### TASK BRIEF
From the line with "SIDES.forEach((side, i) => CASE_SCREW.ys.forEach((y, j)" to the line with "obj.matrix_world = Matrix.Identity(4)", both lines included, set down exactly those lines, please, and no others.

### PROVIDED RECORDS
--- BEGIN ---

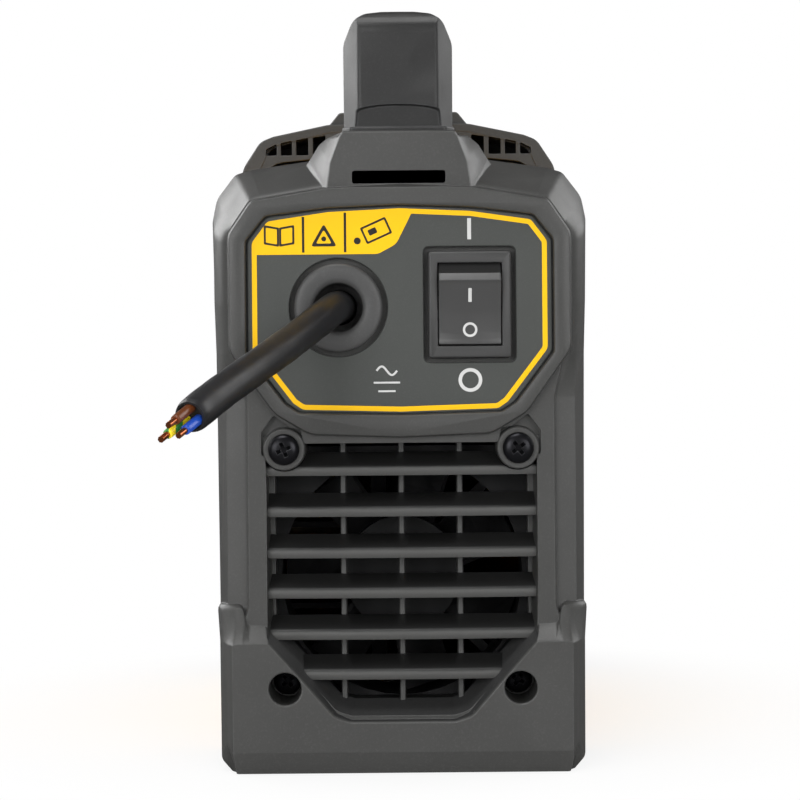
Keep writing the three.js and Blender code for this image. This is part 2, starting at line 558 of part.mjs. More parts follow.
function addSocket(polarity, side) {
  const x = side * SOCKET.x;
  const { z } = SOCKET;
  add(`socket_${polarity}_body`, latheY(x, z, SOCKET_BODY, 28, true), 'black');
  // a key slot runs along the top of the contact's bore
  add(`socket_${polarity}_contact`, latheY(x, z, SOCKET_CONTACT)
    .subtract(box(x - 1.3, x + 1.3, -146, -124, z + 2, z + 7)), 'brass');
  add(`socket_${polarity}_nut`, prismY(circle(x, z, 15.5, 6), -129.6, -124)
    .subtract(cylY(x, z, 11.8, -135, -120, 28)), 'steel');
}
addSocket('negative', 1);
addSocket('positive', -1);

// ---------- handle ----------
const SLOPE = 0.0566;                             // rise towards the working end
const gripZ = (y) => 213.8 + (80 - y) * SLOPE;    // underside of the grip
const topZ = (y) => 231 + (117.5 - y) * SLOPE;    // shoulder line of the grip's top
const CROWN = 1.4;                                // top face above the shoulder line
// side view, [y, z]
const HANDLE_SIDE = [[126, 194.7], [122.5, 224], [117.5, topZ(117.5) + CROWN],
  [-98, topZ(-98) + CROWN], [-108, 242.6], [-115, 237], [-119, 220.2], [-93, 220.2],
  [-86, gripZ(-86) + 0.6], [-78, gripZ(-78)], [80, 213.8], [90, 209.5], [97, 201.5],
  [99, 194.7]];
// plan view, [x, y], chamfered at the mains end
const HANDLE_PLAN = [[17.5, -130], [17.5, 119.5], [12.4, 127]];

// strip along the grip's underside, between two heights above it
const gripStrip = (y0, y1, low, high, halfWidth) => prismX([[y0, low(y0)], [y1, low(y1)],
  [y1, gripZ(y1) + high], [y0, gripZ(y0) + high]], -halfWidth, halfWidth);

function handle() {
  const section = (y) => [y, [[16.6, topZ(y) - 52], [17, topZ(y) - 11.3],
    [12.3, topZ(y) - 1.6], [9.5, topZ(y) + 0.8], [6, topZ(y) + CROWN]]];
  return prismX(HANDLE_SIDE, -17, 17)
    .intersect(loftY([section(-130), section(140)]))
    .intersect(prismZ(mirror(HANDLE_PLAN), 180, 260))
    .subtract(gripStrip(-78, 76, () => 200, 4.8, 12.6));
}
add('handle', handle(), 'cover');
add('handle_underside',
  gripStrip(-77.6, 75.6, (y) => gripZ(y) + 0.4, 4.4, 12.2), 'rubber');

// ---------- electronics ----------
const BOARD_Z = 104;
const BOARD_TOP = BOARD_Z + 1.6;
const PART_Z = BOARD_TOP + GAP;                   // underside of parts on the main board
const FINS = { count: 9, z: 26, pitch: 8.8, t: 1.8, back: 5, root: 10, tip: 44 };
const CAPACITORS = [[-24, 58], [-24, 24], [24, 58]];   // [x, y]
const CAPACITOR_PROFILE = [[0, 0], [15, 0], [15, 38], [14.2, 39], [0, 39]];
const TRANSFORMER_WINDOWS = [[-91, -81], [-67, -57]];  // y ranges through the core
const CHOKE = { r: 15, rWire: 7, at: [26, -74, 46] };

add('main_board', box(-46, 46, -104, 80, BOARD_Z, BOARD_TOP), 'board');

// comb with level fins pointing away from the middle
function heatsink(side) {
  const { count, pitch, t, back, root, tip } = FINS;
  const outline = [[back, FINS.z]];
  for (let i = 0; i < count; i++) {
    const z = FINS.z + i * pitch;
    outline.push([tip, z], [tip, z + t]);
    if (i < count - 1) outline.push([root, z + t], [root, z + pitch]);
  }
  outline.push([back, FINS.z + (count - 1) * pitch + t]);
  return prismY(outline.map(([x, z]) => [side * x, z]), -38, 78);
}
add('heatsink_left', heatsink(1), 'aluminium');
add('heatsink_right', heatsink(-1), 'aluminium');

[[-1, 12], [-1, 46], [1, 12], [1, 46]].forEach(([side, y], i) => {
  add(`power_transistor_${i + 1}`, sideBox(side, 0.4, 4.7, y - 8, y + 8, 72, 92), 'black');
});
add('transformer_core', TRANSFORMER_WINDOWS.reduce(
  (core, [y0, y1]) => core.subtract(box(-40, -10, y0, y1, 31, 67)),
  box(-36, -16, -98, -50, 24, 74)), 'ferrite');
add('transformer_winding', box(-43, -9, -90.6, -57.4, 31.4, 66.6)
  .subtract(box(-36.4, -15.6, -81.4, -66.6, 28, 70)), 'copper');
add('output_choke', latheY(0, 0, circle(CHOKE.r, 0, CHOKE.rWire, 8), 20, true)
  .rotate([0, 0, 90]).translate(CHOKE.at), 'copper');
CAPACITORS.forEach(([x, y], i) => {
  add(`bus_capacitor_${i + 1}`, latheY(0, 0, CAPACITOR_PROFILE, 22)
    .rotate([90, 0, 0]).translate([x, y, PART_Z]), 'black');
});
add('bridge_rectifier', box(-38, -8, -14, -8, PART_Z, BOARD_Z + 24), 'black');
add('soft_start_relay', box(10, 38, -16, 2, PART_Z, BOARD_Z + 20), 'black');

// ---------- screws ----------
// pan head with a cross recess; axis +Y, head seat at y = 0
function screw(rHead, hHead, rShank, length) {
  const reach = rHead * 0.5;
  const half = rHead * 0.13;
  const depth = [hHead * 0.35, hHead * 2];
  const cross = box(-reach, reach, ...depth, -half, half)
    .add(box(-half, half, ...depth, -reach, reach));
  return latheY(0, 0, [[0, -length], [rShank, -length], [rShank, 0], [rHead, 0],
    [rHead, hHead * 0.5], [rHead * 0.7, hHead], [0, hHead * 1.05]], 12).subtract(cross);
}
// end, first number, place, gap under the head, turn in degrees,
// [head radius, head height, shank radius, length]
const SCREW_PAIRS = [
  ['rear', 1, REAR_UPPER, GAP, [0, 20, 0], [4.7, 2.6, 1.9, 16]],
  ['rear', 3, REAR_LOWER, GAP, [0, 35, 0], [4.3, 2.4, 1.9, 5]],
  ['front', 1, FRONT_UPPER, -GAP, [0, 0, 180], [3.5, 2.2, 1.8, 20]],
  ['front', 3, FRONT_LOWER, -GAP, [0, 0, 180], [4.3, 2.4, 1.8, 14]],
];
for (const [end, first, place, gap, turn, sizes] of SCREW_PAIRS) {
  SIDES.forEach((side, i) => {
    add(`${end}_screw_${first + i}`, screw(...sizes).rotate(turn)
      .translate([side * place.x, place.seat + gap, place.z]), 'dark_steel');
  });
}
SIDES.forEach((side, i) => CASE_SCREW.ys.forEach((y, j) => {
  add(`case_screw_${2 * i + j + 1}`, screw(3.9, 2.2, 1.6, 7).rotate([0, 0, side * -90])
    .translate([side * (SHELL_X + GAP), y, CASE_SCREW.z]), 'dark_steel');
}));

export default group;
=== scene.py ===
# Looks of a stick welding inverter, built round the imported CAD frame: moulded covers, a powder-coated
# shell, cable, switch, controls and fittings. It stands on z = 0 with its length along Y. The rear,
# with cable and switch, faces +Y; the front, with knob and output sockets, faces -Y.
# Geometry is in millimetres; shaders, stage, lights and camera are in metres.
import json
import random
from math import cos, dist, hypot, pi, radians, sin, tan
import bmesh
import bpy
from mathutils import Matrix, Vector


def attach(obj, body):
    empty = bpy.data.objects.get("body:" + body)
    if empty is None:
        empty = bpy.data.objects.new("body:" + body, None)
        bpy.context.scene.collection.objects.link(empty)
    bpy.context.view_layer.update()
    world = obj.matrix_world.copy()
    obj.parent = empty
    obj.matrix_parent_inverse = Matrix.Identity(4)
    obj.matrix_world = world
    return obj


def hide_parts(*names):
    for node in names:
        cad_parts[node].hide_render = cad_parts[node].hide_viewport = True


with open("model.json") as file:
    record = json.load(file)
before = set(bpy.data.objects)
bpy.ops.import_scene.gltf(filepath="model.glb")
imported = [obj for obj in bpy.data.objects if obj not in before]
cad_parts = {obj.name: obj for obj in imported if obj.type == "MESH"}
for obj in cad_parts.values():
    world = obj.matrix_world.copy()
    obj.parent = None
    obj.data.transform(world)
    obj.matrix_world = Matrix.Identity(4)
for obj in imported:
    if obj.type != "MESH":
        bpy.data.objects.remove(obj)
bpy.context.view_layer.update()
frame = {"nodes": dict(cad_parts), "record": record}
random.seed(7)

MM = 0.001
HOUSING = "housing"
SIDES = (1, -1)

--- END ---
--- BEGIN ---

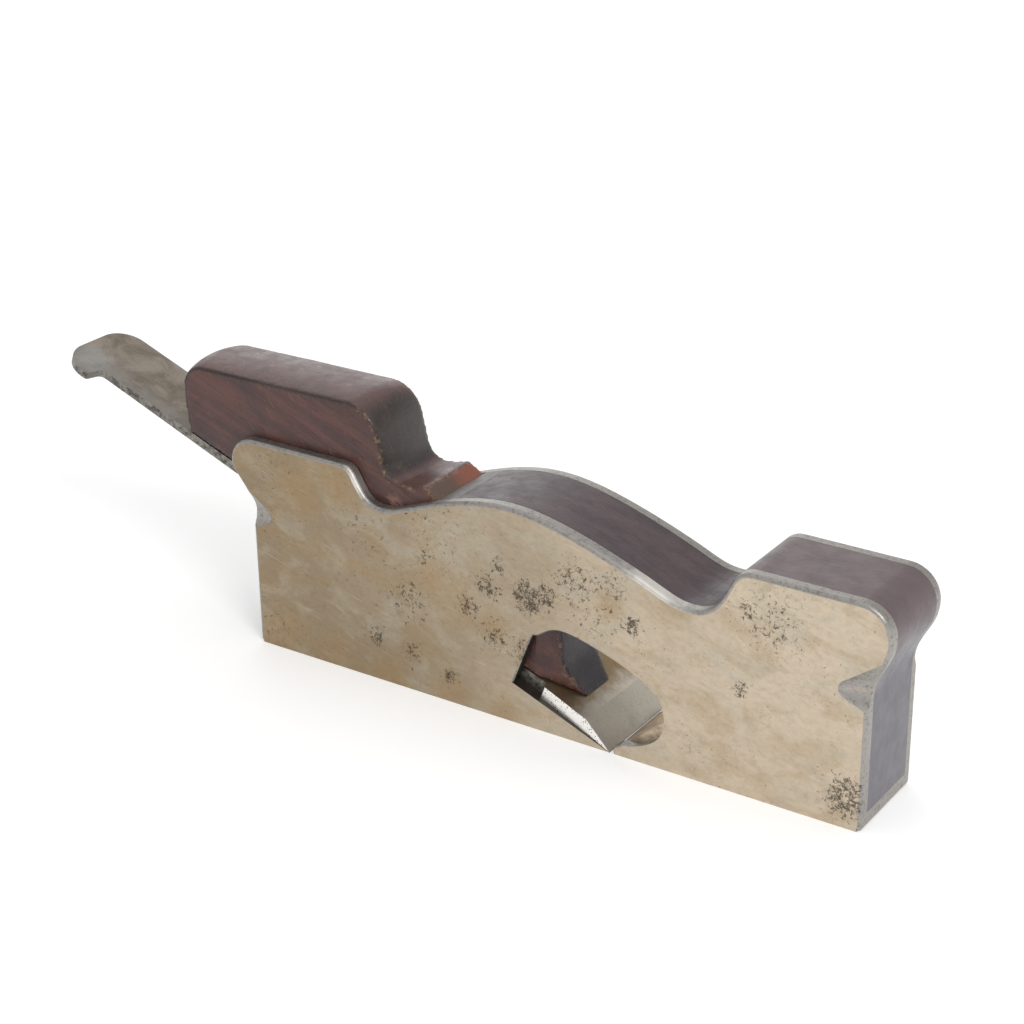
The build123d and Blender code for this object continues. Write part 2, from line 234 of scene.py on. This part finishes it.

--- END ---

### OUTPUT OF THE TASK
SIDES.forEach((side, i) => CASE_SCREW.ys.forEach((y, j) => {
  add(`case_screw_${2 * i + j + 1}`, screw(3.9, 2.2, 1.6, 7).rotate([0, 0, side * -90])
    .translate([side * (SHELL_X + GAP), y, CASE_SCREW.z]), 'dark_steel');
}));

export default group;
=== scene.py ===
# Looks of a stick welding inverter, built round the imported CAD frame: moulded covers, a powder-coated
# shell, cable, switch, controls and fittings. It stands on z = 0 with its length along Y. The rear,
# with cable and switch, faces +Y; the front, with knob and output sockets, faces -Y.
# Geometry is in millimetres; shaders, stage, lights and camera are in metres.
import json
import random
from math import cos, dist, hypot, pi, radians, sin, tan
import bmesh
import bpy
from mathutils import Matrix, Vector


def attach(obj, body):
    empty = bpy.data.objects.get("body:" + body)
    if empty is None:
        empty = bpy.data.objects.new("body:" + body, None)
        bpy.context.scene.collection.objects.link(empty)
    bpy.context.view_layer.update()
    world = obj.matrix_world.copy()
    obj.parent = empty
    obj.matrix_parent_inverse = Matrix.Identity(4)
    obj.matrix_world = world
    return obj


def hide_parts(*names):
    for node in names:
        cad_parts[node].hide_render = cad_parts[node].hide_viewport = True


with open("model.json") as file:
    record = json.load(file)
before = set(bpy.data.objects)
bpy.ops.import_scene.gltf(filepath="model.glb")
imported = [obj for obj in bpy.data.objects if obj not in before]
cad_parts = {obj.name: obj for obj in imported if obj.type == "MESH"}
for obj in cad_parts.values():
    world = obj.matrix_world.copy()
    obj.parent = None
    obj.data.transform(world)
    obj.matrix_world = Matrix.Identity(4)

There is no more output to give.